• **Your objective**: Lines containing the string "with" are to be collected in full.

--- START OF Recorded data ---

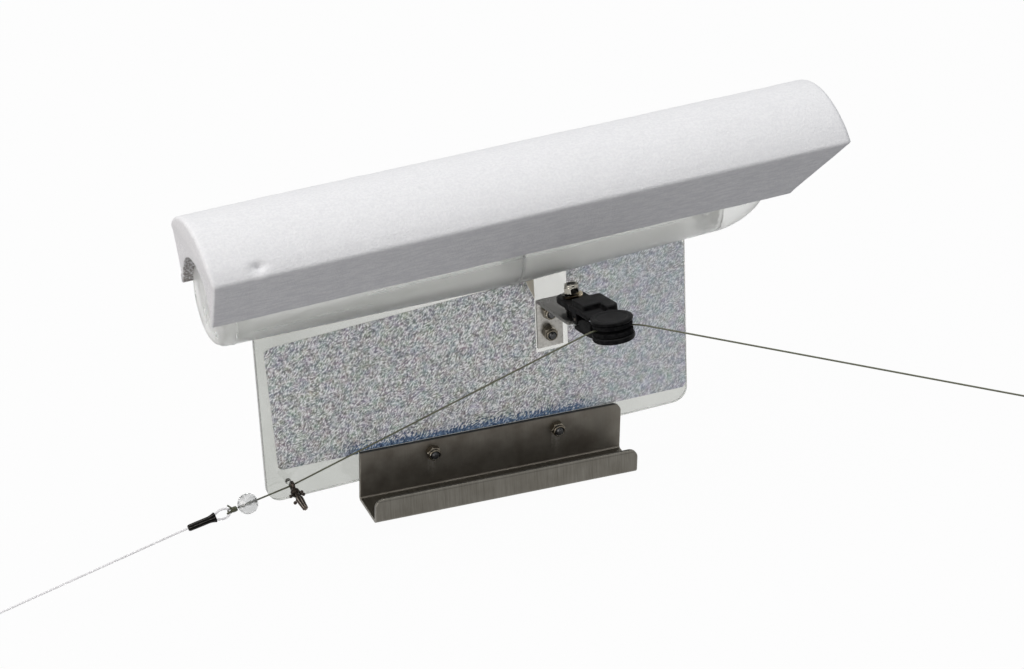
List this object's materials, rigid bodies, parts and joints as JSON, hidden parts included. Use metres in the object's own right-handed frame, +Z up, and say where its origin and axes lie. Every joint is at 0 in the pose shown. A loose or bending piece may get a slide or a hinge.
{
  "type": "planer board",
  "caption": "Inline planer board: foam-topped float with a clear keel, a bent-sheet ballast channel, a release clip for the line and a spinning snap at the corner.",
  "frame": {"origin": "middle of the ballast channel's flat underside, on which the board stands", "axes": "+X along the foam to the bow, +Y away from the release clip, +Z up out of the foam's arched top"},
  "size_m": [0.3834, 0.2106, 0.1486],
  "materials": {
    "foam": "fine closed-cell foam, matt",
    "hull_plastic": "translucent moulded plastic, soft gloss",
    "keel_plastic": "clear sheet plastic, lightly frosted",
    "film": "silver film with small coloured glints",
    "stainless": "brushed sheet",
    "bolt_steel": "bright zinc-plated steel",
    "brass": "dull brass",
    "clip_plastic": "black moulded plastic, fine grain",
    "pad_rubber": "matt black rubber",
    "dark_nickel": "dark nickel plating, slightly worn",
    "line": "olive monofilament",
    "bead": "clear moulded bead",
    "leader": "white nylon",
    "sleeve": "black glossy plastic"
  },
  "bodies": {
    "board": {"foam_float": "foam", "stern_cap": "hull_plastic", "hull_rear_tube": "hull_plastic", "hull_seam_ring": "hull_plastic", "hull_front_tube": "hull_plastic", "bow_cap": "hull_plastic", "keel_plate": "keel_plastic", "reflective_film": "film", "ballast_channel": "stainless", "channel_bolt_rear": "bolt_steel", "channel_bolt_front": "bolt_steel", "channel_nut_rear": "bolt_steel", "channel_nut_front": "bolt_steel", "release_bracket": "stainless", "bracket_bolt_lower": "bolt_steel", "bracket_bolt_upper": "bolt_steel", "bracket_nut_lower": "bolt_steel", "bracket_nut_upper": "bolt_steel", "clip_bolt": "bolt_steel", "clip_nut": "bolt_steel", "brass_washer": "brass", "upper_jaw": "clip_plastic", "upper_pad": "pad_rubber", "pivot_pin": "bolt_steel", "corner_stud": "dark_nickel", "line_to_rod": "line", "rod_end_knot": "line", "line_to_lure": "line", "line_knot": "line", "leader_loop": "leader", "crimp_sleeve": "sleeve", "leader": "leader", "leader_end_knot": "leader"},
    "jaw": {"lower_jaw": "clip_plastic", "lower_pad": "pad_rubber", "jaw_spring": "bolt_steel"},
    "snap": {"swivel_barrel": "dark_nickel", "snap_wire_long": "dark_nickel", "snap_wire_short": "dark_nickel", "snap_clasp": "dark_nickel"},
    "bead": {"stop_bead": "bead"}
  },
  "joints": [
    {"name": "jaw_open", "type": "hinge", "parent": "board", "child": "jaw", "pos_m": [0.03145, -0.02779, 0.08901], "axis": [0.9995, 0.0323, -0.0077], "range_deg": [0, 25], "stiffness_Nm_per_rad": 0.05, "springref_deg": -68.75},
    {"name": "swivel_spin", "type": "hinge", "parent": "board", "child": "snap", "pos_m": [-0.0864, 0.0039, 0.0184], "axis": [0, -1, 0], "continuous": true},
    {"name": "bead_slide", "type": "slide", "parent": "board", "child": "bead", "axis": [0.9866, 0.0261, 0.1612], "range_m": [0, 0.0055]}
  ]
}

--- END OF Recorded data ---
--- START OF Recorded data ---

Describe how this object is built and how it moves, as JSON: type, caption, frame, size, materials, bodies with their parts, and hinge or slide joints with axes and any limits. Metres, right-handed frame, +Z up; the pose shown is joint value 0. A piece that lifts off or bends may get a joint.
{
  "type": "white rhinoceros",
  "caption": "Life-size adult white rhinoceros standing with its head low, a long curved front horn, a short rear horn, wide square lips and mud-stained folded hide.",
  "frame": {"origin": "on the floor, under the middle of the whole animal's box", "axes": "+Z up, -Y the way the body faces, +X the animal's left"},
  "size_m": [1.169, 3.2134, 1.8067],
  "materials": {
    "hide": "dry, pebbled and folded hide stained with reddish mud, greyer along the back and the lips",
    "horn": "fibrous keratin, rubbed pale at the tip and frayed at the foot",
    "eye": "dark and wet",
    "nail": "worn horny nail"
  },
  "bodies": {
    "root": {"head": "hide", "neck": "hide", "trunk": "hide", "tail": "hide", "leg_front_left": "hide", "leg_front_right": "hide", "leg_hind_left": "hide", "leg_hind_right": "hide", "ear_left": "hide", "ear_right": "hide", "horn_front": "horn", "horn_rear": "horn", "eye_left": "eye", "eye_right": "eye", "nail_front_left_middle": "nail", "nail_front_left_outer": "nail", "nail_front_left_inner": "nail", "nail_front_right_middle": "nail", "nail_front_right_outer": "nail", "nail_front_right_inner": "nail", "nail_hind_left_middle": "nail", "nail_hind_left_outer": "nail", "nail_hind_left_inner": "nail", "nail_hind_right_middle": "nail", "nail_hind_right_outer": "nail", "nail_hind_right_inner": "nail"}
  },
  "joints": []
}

--- END OF Recorded data ---
--- START OF Recorded data ---

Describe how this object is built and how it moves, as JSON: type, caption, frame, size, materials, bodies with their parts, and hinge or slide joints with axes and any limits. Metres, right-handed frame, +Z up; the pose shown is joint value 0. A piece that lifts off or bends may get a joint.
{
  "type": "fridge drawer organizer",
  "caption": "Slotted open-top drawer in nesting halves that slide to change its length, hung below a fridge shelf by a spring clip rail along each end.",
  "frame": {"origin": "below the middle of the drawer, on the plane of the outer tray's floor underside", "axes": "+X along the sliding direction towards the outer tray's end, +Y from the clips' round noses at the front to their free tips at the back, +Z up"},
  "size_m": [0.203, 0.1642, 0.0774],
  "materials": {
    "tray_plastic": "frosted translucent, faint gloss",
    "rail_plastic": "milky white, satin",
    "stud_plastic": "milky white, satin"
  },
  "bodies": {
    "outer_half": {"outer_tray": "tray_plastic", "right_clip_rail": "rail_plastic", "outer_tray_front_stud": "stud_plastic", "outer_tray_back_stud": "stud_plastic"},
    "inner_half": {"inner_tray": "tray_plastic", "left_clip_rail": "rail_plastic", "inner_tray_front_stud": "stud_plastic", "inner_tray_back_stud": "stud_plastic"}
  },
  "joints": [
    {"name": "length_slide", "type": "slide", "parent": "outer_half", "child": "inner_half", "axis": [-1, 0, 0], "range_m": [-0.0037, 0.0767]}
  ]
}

--- END OF Recorded data ---

• **Answer to this task**:
  "caption": "Inline planer board: foam-topped float with a clear keel, a bent-sheet ballast channel, a release clip for the line and a spinning snap at the corner.",
    "film": "silver film with small coloured glints",
Describe how this object is built and how it moves, as JSON: type, caption, frame, size, materials, bodies with their parts, and hinge or slide joints with axes and any limits. Metres, right-handed frame, +Z up; the pose shown is joint value 0. A piece that lifts off or bends may get a joint.
  "caption": "Life-size adult white rhinoceros standing with its head low, a long curved front horn, a short rear horn, wide square lips and mud-stained folded hide.",
    "hide": "dry, pebbled and folded hide stained with reddish mud, greyer along the back and the lips",
Describe how this object is built and how it moves, as JSON: type, caption, frame, size, materials, bodies with their parts, and hinge or slide joints with axes and any limits. Metres, right-handed frame, +Z up; the pose shown is joint value 0. A piece that lifts off or bends may get a joint.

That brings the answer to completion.